Hacker News new | ask | show | jobs
by dist1ll 1083 days ago
Many general-purpose OS abstractions start leaking when you're working on systems-like software.

You notice it when web servers are doing kernel bypass to for zero-copy, low-latency networking, or database engines throw away the kernel's page cache to implement their own file buffer.

2 comments

Yes. I think mmap() is misunderstood as being an advanced tool for systems hackers, but it's actually the opposite: it's a tool to make application code simpler by leaving the systems stuff to the kernel.

With mmap, you get to avoid thinking about how much data to buffer at once, caching data to speed up repeated access, or shedding that cache when memory pressure is high. The kernel does all that. It may not do it in the absolute ideal way for your program but the benefit is you don't have to think about these logistics.

But if you're already writing intense systems code then you can probably do a better job than the kernel by optimizing for your use case.

Web servers doing kernel bypass for zero-copy networking? Do you have a specific example in mind? I'm curious.
The most common example is DPDK [1]. It's a framework for building bespoke networking stacks that are usable from userspace, without involving the kernel.

You'll find DPDK mentioned a lot in the networking/HPC/data center literature. An example of a backend framework that uses DPDK is the seastar framework [2]. Also, I recently stumbled upon a paper for efficient RPC networks in data centers [3].

If you want to learn more, the p99 conference has tons of speakers talking about some interesting challenges in that space.

[1] https://www.dpdk.org/.

[2] https://github.com/scylladb/seastar

[3] https://github.com/erpc-io/eRPC

Interesting. I hear a lot more about sendfile(), kTLS and general kernel space tricks than I do about DPDK and userspace networking, but maybe it's just me.

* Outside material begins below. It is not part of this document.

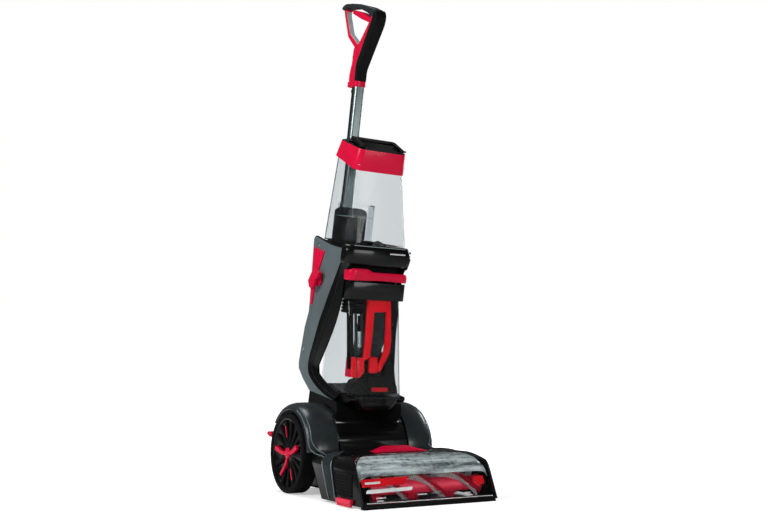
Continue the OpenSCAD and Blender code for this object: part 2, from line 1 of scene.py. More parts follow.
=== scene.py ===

I do wonder what trend is going to win: bypass the kernel or embrace the kernel for everything?

The way I see it, latency decreases either way (as long as you don't have to switch back and forth between kernel and user space), but userspace seems better from a security standpoint.

Then again, everyone is doing eBPF, so probably the "embrace the kernel" approach is going to win. Who knows.

The people who use DPDK and the like are a lot quieter about it. The nature of kernel development means that people tend to hear about what you're doing, while DPDK and userspace networking tends to happen in more proprietary settings.

That said, I'm not sure many people write webservers in DPDK, since the Kernel is pretty well suited to webservers (sendfile, etc.). Most applications that use kernel-bypass are more specialized.

The downside, of course, is that each program owns one instance of the hardware. Applications don't share the network card. This isn't a general purpose solution.

That may be acceptable for your purposes, or it may not.

Probably the most common example is sendfile() for writing file contents out to a socket without reading them into userspace:

https://man7.org/linux/man-pages/man2/sendfile.2.html

Isn't that the opposite? That is, bypassing user space, not kernel space?
Oh, hmm, yeah, perhaps OP meant something more like using raw sockets to get packets directly into userspace without relying on the kernel to arrange them into streams?

I'm not very familiar with that though.

Yes, I knew about sendfile() but I wasnt't aware of any web server using that (though I know Kafka uses it).

Then I found out Apache supports it via the EnableSendfile directive. Nice.

>This directive controls whether httpd may use the sendfile support from the kernel to transmit file contents to the client. By default, when the handling of a request requires no access to the data within a file -- for example, when delivering a static file -- Apache httpd uses sendfile to deliver the file contents without ever reading the file if the OS supports it.

Pretty much all modern Linux web servers support sendfile(). Examples:

* nginx: [1] * Haskell webserver module: [2] * caddy: [3]

[1]: https://nginx.org/en/docs/http/ngx_http_core_module.html#sen... [2]: https://hackage.haskell.org/package/warp-3.3.28/docs/Network... [3]: https://github.com/caddyserver/caddy/pull/5022

I'd expect most serious web servers support it. I've written one that does (workerd), it's not too hard.

That said, it's tricky to use if the server also does TLS termination... then you need kTLS, which is a much bigger can of worms.

Sendfile isn’t kernel bypass.